Director Deniz Gamze Ergüven discusses her feature film debut ‘Mustang’
Winner of the Europa Cinemas Prize at the 2015 Cannes Film Festival and a 2015 Golden Globe nominee in the category of Best Foreign-Language Film (it lost to Hungary’s “Son of Saul” this past Monday), “Mustang” is a captivating and beautifully written and directed film that tells the story of five modern-day teenage sisters living with their grandmother in the remote village of Inebolu in northern Turkey, who are imprisoned by their family for what they believe is sexually-illicit behavior on the part of the girls.
Even as their home is transformed literally into a prison with bars on the windows, their cell phones and computers removed, their modern attire replaced with traditional clothing, and school abandoned in favor of lessons on how to be a wife — Ece, Selma, Sonay, Nur and Lale — are determined to master their own fate.
The screenplay, which was written and directed by Deniz Gamze Ergüven and co-written by Alice Winocour, uses a real-life incident from Ergüven’s past as a plot point for the movie. Although, the Turkish-born director had a very cosmopolitan upbringing shuttling between France, Turkey and the United States, she also was somewhat affected by the culture in what was deemed proper behavior for girls.
Speaking to the Banner by phone, the director describes the opening scene of the film where the girls triggered a scandal because they’re splashing around at the beach, playing games and sitting on the shoulders of a few of their male classmates.
“That happened to us in our family in the exact same way, but we were just mortified and never said anything,” says Ergüven. Unlike the director, the free-spirited heroines in “Mustang” speak up when confronted by their grandmother.
“The way that the characters act in the film is completely fiction. The girls act like superheroes in a way that no one I know ever acted,” describes the director.
Becoming human
With “Mustang,” Ergüven very much wanted to address the issue of how women and girls are being sexualized in her native homeland. Despite Turkey being one of the first countries to give women the right to vote in the 1930s, it has swung backwards of late in its treatment of its female population.
“It’s something which is regrettable. The one thing which is very striking for the women in Turkey, every inch of their skin, every action that they can do is sexualized. So, there’s this filter of sexualization to which they’re seen and it can be very disturbing. Sometimes the attitude of the actual government is so aggressive towards women, and there is something which is making the guilt of being the women so much stronger, that it normalizes behaviors which were previously not so normal,” says Ergüven.

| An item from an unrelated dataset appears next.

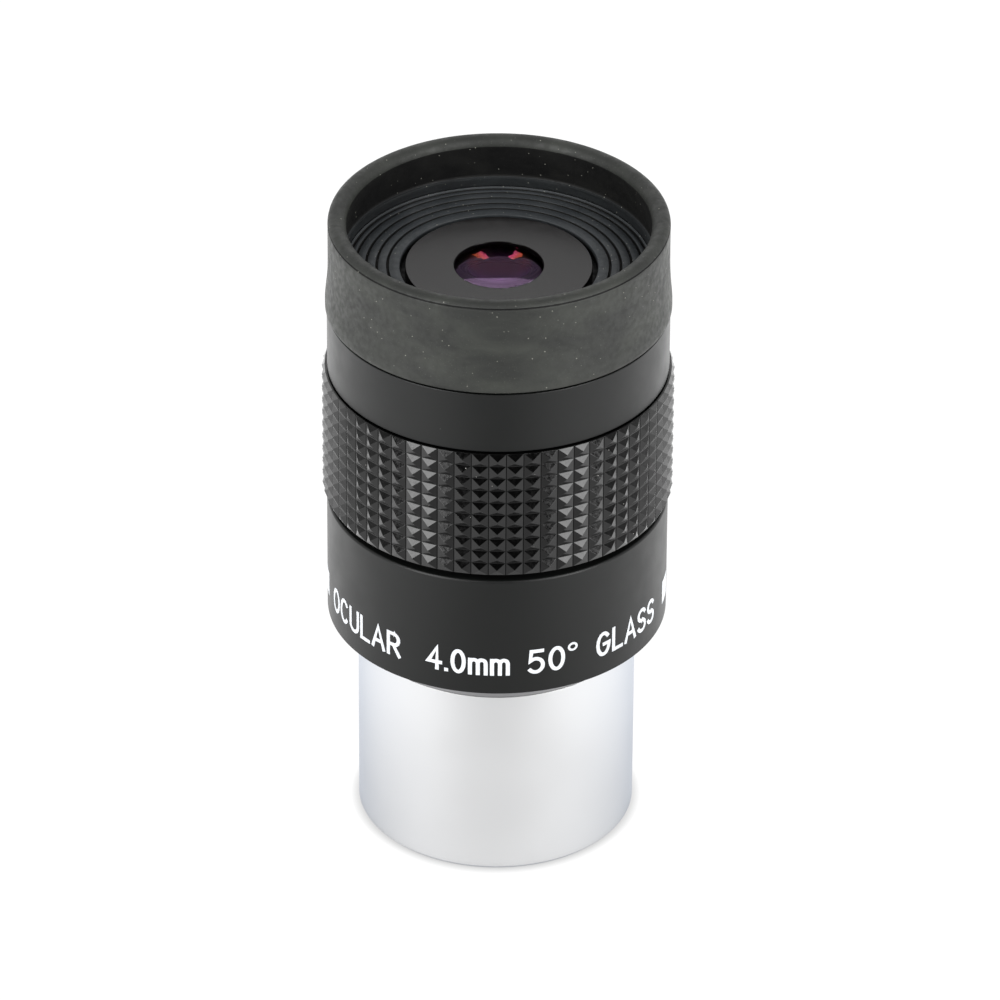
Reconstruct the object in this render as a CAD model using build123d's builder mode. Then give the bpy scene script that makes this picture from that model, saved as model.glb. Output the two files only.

The idea for the movie had been floating around in her head since 2010. “It was more my curiosity was turning towards the story, not so consciously,” she says. Influenced by the books that she was reading and the questions that she was asking, Ergüven “was starting to turn into that direction.”
And so, in 2011, she wrote the first treatment which was extremely close to realizing real-life characters but she didn’t have the courage to go through with it. It was less than a year later that she took it [the screenplay] “out of the jar” and began writing the script with Alice Winocour, who studied at the same film school as Ergüven, La Fémis in Paris, where Ergüven graduated with a BA in Literature.
Since its release in 2015, “Mustang” has screened in Turkey. Of its reception, “it was warmly received and embraced everywhere else but in Turkey,” says Ergüven. Currently, the country is extremely polarized and consequently the reactions to the film were also very polarized. “I can say that the reactions are half and half. And, there’s nothing unpassionate. People either love it, and embrace it, or they hate it.”
With the release of “Mustang,” Ergüven hopes that women and girls will no longer be seen as just objects but as individuals.
“In Turkey for example, girls like this [the sisters in the film] are considered guilty, breaking a code, all those things. Most people would never put themselves in their shoes and just that is already such a big leap, just to see through their eyes. We need all these codes for women to become subjects in the eyes of people and not just as objects, where men could project whatever they want.”